To the Commissioners appointed to superintend the Completion of the New Palace at Westminster.
Great George Street, 6th February, 1849.
My Lord and Gentlemen,—The time is now arrived, when I deem it necessary to call your attention to a matter of great personal interest to myself. I allude to the remuneration for my past services as architect of the New Palace at Westminster.
As I am now in a position to prove the inadequacy of the amount of the sum originally proposed to me, and the insufficiency of the grounds upon which that proposition was made, I feel that I ought not any longer delay to request an early settlement of my claims.
You are doubtless aware that the proposition originally made to me by the Government in 1839 was, that I should receive the sum of 25,000l. for the labour and responsibility to be imposed upon me in the superintendence, direction and completion of the intended edifice, and that I was induced to accede conditionally to that proposition, in the belief that it was made to me in the absence of a due appreciation of the enormous extent of that labour and responsibility, and that any attempt on my part, at that time, to prove the inadequacy of the sum proposed would have been fruitless. I was further induced to take this course from having then entered upon the duties of my appointment as architect of the New Palace, for more than nineteen months, when I had already made extensive and costly arrangements to enable me to carry on the works; so that if, instead of acceding conditionally to the proposition, I had adopted the alternative of relinquishing the employment, which at the time occurred to me, I could not have done so without a considerable sacrifice. I preferred, therefore, to postpone all further application on the subject, until I should be in a condition to prove incontestably the full extent of my services, and then to rely upon the Government for a just and liberal determination of the question.

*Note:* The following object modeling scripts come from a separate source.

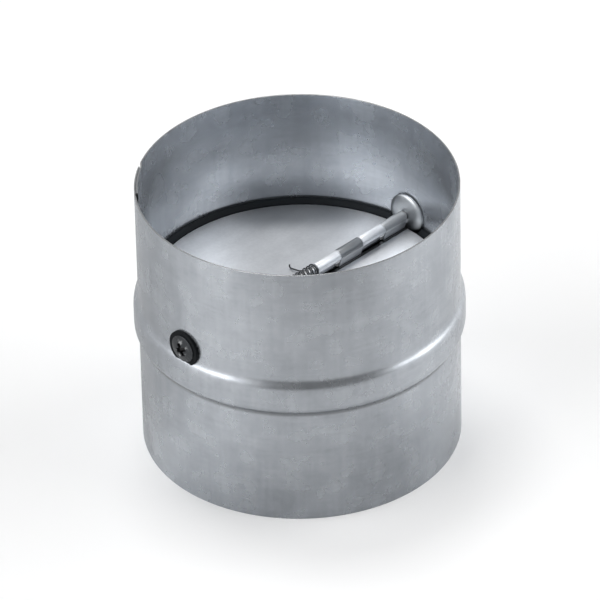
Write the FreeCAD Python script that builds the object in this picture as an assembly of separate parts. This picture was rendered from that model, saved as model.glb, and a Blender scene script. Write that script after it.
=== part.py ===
import FreeCAD, Part
import math
import os

# Backdraft damper for a round duct of nominal 100 mm. A rolled sheet casing has a bead round
# its middle, a rubber ring sits in the bead, and two half-round blades hang on one fixed axle.
# Air from below lifts the blades, and a torsion spring on the axle closes them.
# Frame: origin at the centre of the lower rim, +Z along the duct, +X along the axle. Millimetres.

Vec = FreeCAD.Vector
ORIGIN = Vec(0, 0, 0)
DUCT_AXIS = Vec(0, 0, 1)
AXLE_AXIS = Vec(1, 0, 0)

# Casing
casing_outer_d = 99.0
casing_length = 90.0
sheet = 0.5
bead_start = 38.2
bead_lower_slope = 4.0
bead_crest = 5.2
bead_upper_slope = 5.9
bead_rise = 1.5

# Lap seam of the rolled sheet, angles in degrees about the duct axis
inner_ply_end = 140.0
lap_angle = 18.0
joggle_angle = 3.0
ply_gap = 0.15

# Axle
axle_above_bead = 1.5
axle_d = 2.8
axle_engagement = 1.2

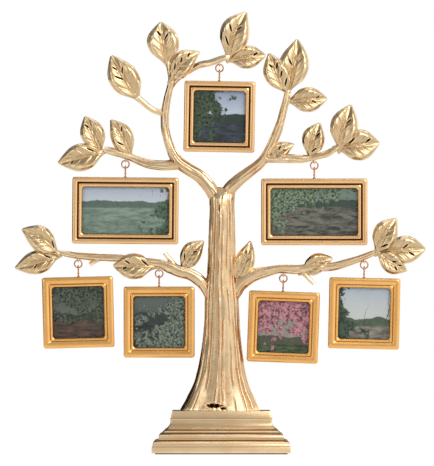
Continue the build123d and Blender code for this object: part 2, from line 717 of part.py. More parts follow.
# Frames
back_rail = moulding_width - print_cover - print_clearance
stud_length = button_thickness + 2 * button_play
for name, (tilt, print_width, print_height, style) in frame_designs.items():
    bough_centre, lug_height = hangers[name]
    outer_width = print_width + 2 * (moulding_width - print_cover)
    outer_height = print_height + 2 * (moulding_width - print_cover)
    pivot = Vector(bough_centre.X, 0, lug_height - 2 * ring_radius)
    lean = math.radians(tilt)
    right = Vector(math.cos(lean), 0, math.sin(lean))
    upward = Vector(-math.sin(lean), 0, math.cos(lean))
    sight_width = print_width - 2 * print_cover
    sight_height = print_height - 2 * print_cover
    tab_place = outer_height / 2 - back_rail
    tab_spacing = print_width / 2
    stud_place = outer_height / 2 - back_rail / 2
    drop = hook_reach + outer_height / 2
    hook_shift = drop * math.sin(lean)
    centre = pivot - upward * drop - right * hook_shift
    back_middle = centre + Vector(0, frame_depth / 2 - hook_setback, 0)
    back_plane = Plane(origin=back_middle, x_dir=right, z_dir=(0, -1, 0))

    with BuildPart() as ring:
        ring_middle = pivot + Vector(0, 0, ring_radius)
        add(bent_ring(ring_middle, (0, 1, 0), ring_radius, ring_wire_radius, ring_facets))
    save(ring, name + "_ring")

    rail_top = pivot - upward * hook_reach
    rail_plane = Plane(origin=rail_top, x_dir=right, z_dir=upward)
    with BuildPart() as hook:
        add(bent_ring(pivot - upward * eye_drop, right, eye_radius, hook_wire_radius, eye_facets))
        with BuildSketch(rail_plane):
            RegularPolygon(hook_wire_radius, wire_facets)
        extrude(amount=hook_reach - eye_drop - eye_radius)
        with BuildSketch(rail_plane):
            RegularPolygon(collar_radius, wire_facets)
        extrude(amount=collar_height)
        with BuildSketch(rail_plane):
            RegularPolygon(hook_wire_radius, wire_facets)
        extrude(amount=-spigot_length)
    save(hook, name + "_hook")

    with BuildPart() as bezel:
        with BuildLine(back_plane):
            corner_x = outer_width / 2
            corner_y = outer_height / 2
            rim = Polyline((0, corner_y), (-corner_x, corner_y), (-corner_x, -corner_y),
                           (corner_x, -corner_y), (corner_x, corner_y), (0, corner_y))
        start = back_plane.from_local_coords(Vector(0, corner_y, 0))
        with BuildSketch(Plane(origin=start, x_dir=-upward, z_dir=-right)):
            add(moulding_section(style))
        sweep(path=rim, transition=Transition.RIGHT)
        # The outer corners are eased, and the sight opening's corners are filled.
        with BuildSketch(back_plane):
            add(eased_rectangle(outer_width, outer_height, outer_corner_cut))
        extrude(amount=frame_depth, mode=Mode.INTERSECT)
        with BuildSketch(back_plane.offset(rebate_depth)):
            Rectangle(sight_width, sight_height)
            add(eased_rectangle(sight_width, sight_height, sight_corner_cut), mode=Mode.SUBTRACT)
        extrude(amount=lip_thickness)
        # Tabs at the top hold the backing's edge, and a headed stud below carries the turn button.
        with BuildSketch(back_plane):
            with Locations((-tab_spacing / 2, tab_place), (tab_spacing / 2, tab_place)):
                Rectangle(tab_width, 2 * tab_overhang)
        extrude(amount=-tab_thickness)
        with BuildSketch(back_plane):
            with Locations((0, -stud_place)):
                Circle(stud_radius)
        extrude(amount=-stud_length)
        with BuildSketch(back_plane.offset(-stud_length)):
            with Locations((0, -stud_place)):
                RegularPolygon(stud_head_radius, turned_facets)
        extrude(amount=-stud_head_thickness)
        with BuildSketch(rail_plane):
            RegularPolygon(hook_wire_radius + spigot_clearance, wire_facets)
        extrude(amount=-(spigot_length + spigot_clearance), mode=Mode.SUBTRACT)
    save(bezel, name + "_bezel")

    with BuildPart() as pane:
        with BuildSketch(back_plane.offset(rebate_depth - pane_thickness)):
            Rectangle(print_width, print_height)
        extrude(amount=pane_thickness)
    save(pane, name + "_pane")

    with BuildPart() as picture:
        with BuildSketch(back_plane.offset(rebate_depth - pane_thickness - print_thickness)):
            Rectangle(print_width, print_height)
        extrude(amount=print_thickness)
    save(picture, name + "_print")

    with BuildPart() as backing:
        with BuildSketch(back_plane.offset(backing_clearance)):
            Rectangle(print_width, print_height)
        extrude(amount=backing_thickness)
    save(backing, name + "_backing")

    with BuildPart() as turn_button:
        with BuildSketch(back_plane.offset(-button_play)):
            with BuildLine():
                half = button_width / 2
                nose = button_nose_width / 2
                tail = -stud_place - half
                Polyline((-nose, tail), (nose, tail), (half, tail + half - nose),
                         (half, tail + button_length), (nose, tail + button_length + half),
                         (-nose, tail + button_length + half), (-half, tail + button_length),
                         (-half, tail + half - nose), close=True)
            make_face()
            with Locations((0, -stud_place)):
                Circle(stud_radius + button_play, mode=Mode.SUBTRACT)
        extrude(amount=-button_thickness)
        with BuildSketch(back_plane.offset(-(button_play + button_thickness))):
            with Locations((0, button_length - stud_place)):
                Rectangle(grip_length, grip_width)
        extrude(amount=-grip_height)
    save(turn_button, name + "_turn_button")
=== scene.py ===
import json
import math
import random

import bmesh
import bpy
import numpy
from mathutils import Matrix, Vector, noise


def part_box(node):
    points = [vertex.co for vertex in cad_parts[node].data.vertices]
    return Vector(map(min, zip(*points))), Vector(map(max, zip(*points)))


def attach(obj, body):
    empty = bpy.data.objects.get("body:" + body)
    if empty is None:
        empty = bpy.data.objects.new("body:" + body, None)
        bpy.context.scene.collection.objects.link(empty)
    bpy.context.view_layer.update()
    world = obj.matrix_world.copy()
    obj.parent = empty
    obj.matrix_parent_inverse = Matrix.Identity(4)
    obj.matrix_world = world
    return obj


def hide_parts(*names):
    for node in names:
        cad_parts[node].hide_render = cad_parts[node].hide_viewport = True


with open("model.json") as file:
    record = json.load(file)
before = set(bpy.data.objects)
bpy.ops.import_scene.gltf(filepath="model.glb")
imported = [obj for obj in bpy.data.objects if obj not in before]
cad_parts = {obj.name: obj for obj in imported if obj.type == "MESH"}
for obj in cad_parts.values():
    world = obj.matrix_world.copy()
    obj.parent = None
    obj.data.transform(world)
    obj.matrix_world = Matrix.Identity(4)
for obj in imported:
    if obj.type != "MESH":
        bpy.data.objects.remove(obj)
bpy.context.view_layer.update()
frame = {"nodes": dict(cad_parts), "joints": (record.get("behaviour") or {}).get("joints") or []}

mm = 0.001
print("frame loaded")


# Shared helpers

def tone(red, green, blue):
    # A colour picked on an ordinary screen, turned into scene-linear.
    linear = [((c / 255 + 0.055) / 1.055) ** 2.4 if c > 10 else c / 255 / 12.92 for c in (red, green, blue)]
    return (*linear, 1.0)


def addNode(tree, kind, sockets=None, **settings):
    made = tree.nodes.new(kind)
    for name, value in settings.items():
        setattr(made, name, value)
    for name, value in (sockets or {}).items():
        if isinstance(value, bpy.types.NodeSocket):
            tree.links.new(value, made.inputs[name])
        else:
            made.inputs[name].default_value = value
    return made


def math2(tree, operation, first, second=0.0, clamp=False):
    return addNode(tree, "ShaderNodeMath", {0: first, 1: second}, operation=operation,
                   use_clamp=clamp).outputs[0]


def mixColour(tree, factor, first, second, blend="MIX"):
    return addNode(tree, "ShaderNodeMix", {0: factor, 6: first, 7: second}, data_type="RGBA",
                   blend_type=blend).outputs[2]


def ramp(tree, value, low, high, toLow=0.0, toHigh=1.0):
    # A smooth step between two values.
    return addNode(tree, "ShaderNodeMapRange", {0: value, 1: low, 2: high, 3: toLow, 4: toHigh},
                   interpolation_type="SMOOTHSTEP").outputs[0]


def newGroup(name, inputs, outputs):
    group = bpy.data.node_groups.new(name, "ShaderNodeTree")
    for label, kind, value in inputs:
        socket = group.interface.new_socket(label, in_out="INPUT", socket_type=kind)
        if value is not None:
            socket.default_value = value
    for label, kind in outputs:
        group.interface.new_socket(label, in_out="OUTPUT", socket_type=kind)
    return group, group.nodes.new("NodeGroupInput"), group.nodes.new("NodeGroupOutput")


def useGroup(tree, group, sockets):
    made = tree.nodes.new("ShaderNodeGroup")
    made.node_tree = group
    for name, value in sockets.items():
        if isinstance(value, bpy.types.NodeSocket):
            tree.links.new(value, made.inputs[name])
        else:
            made.inputs[name].default_value = value
    return made


def newMaterial(name):
    material = bpy.data.materials.new(name)
    material.use_nodes = True
    tree = material.node_tree
    return material, tree, tree.nodes["Principled BSDF"]


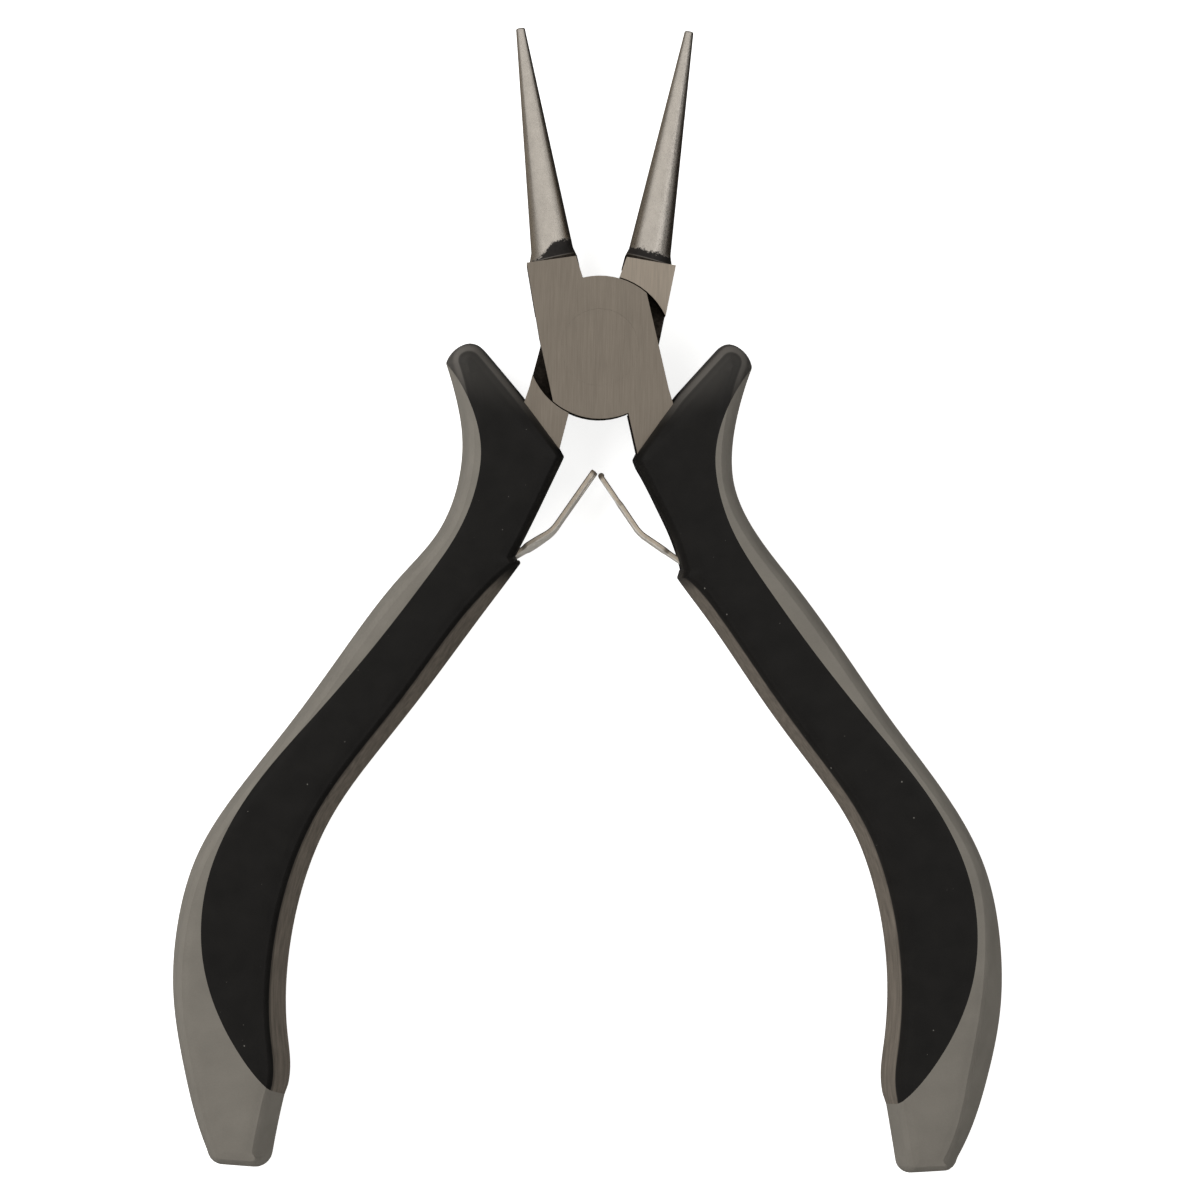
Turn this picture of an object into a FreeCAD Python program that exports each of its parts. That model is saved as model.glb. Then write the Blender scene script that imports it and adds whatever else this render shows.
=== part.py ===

As it is possible that you may not be acquainted with the whole of the circumstances under which this proposition was made to me, I think it right to trouble you with the following short narrative of the transaction:—
When my original design for the New Palace at Westminster had been approved, and the original estimate had been subjected to a searching examination by the department of Woods and Works, and some discussion also, as I was informed, had taken place in a Committee of the House of Commons respecting my remuneration, the Government, in 1837, conferred upon me the appointment of architect, to carry into effect that design, but without making any stipulation whatever relative to the remuneration for my services; and I was ordered to proceed immediately with the work, which I accordingly commenced on the 3rd of July in that year.
As this order was conveyed to me unconditionally, I had no reason to doubt but that my remuneration would be of the customary amount.
On the 1st March, however, in the year 1839, I had the first official intimation that such was not proposed to be the case, in a letter, which I then received from the Office of Woods, enclosing a copy of a letter to that effect from the Lords of the Treasury to the Commissioners of Woods, &c., of the 29th of the preceding month, no explanation having been required of me, nor any previous communication even made to me, upon the subject.
The purport of this letter from the Lords of the Treasury was to concur in a recommendation of the Commissioners of Woods, made in a Report to their Lordships on the subject of my remuneration in February, 1838, and to convey to those Commissioners the official sanction of the Government for acting upon it. The recommendation was to the effect that the sum of 25,000l. would be a fair and reasonable remuneration for the labour and responsibility to be imposed upon me in the superintendence, direction and completion of the intended edifice; and the Commissioners of Woods stated that they were of that opinion, after having given their best consideration to “all the circumstances of the case, the extent and importance of the buildings, the nature and description of the several works, the very large expenditure contemplated in my estimate, and the period within which it was proposed that such expenditure should be incurred.”